Yukon, the westernmost of Canada's territories, is a breathtaking wilderness that offers an exceptional fishing experience. It's known for its vast landscapes, with over 70 percent of the territory covered by mountains and plateaus, and the remainder dotted with rivers, lakes, and streams. The climate is subarctic and greatly varies from region to region, but the fishing season typically begins in May and lasts until September. In the summer, the sun hardly ever sets, but the fishing is usually good enough to make you forget about sleep anyway. Most of the territory belongs to the watershed of the Yukon River, the longest in Yukon and Alaska. Fishing in Yukon is a journey into the heart of nature where anglers can lose themselves in the solitude of the wilderness. Yukon's rich fishing heritage is deeply connected with its history; the indigenous people have relied on its bountiful waters for centuries.

Fishing Types

In Yukon, lake and river fishing reign supreme. The territory's countless lakes, large like the Kusawa Lake, and small, offer great opportunities for hooking trophy lake trout and northern pike. River fishing, especially in the famous Yukon River, offers a distinct thrill with the chance to catch migrating salmon. The biggest thrill of fishing in the Yukon is, without a doubt, the backcountry fishing in the remote, untouched areas that are only accessible by floatplane or long hikes, immersed in one of the few remaining areas of true wilderness, and surrounded by other creatures from eagles to grizzly bears.

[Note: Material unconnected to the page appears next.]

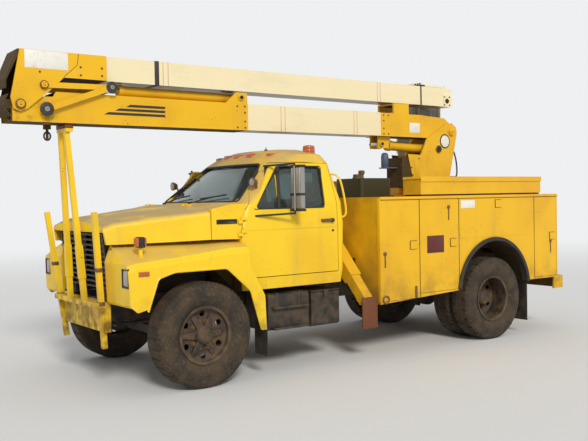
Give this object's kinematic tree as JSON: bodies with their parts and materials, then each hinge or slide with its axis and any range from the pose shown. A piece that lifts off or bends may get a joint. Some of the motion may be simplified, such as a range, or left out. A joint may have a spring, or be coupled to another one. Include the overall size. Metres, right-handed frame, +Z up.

But with the privilege of fishing in an unspoiled area comes the responsibility to keep it unspoiled. The type of fishing that the Yukon does its best to promote is known as no-trace fishing. As the name suggests, your presence on the river or lake should, ideally, leave no trace whatsoever: take your trash with you, clean your campsite, put out your campfire and take away all unburned items, clean the fish at the shoreline and leave the guts in the water, puncturing the air bladder.

Targeted Fish Species

Four kinds of Pacific Salmon enter the year Tatshenshini and Yukon rivers for spawning: Chinook, coho, sockeye and chum. Note that the salmon fishing is strictly regulated and tightly controlled, with both seasonal and short-notice closures intended to protect populations. Barbless hooks are mandatory for salmon fishing and strongly recommended elsewhere. Salmon runs always draw crowds of anglers, but the wealth of Yukon’s aquatic resources does not end here. Yukon's diverse waters are home to a variety of fish species Arctic grayling, lake trout, and northern pike are some of the most prized fish in the territory’s rivers and lakes. One shouldn’t forget about bull trout, dolly varden, burbot, and the whitefish, including the giant inconnu.

Fishing Techniques

When it comes to fishing techniques in Yukon, fly fishing< is very popular, particularly for Arctic grayling and salmon. Ice fishing during the frigid winter months also draws a certain crowd. The locals, however, mostly put their trust in the spinning and trolling techniques. They will even tie a fly on light spinning rod and use this setup to fish small streams for Arctic grayling! But of course spinning and trolling are especially aligned for catching lake trout and northern pike. Both of these staple Yukon fish species prefer deeper water, and spoons or trolling rigs that are on the heavy side tend to work better. Due to the territory's remoteness, always be prepared with a well-stocked tackle box and a flexible fishing plan to adapt to the changing weather and water conditions. The valley of the Yukon is one of the best habitats for brown bears, and though these giants tend to be relatively peaceful on salmon runs, being too careful never hurt anybody. Neither has a competent guide, whose local knowledge will improve your chances of catching fish as well as make you safer.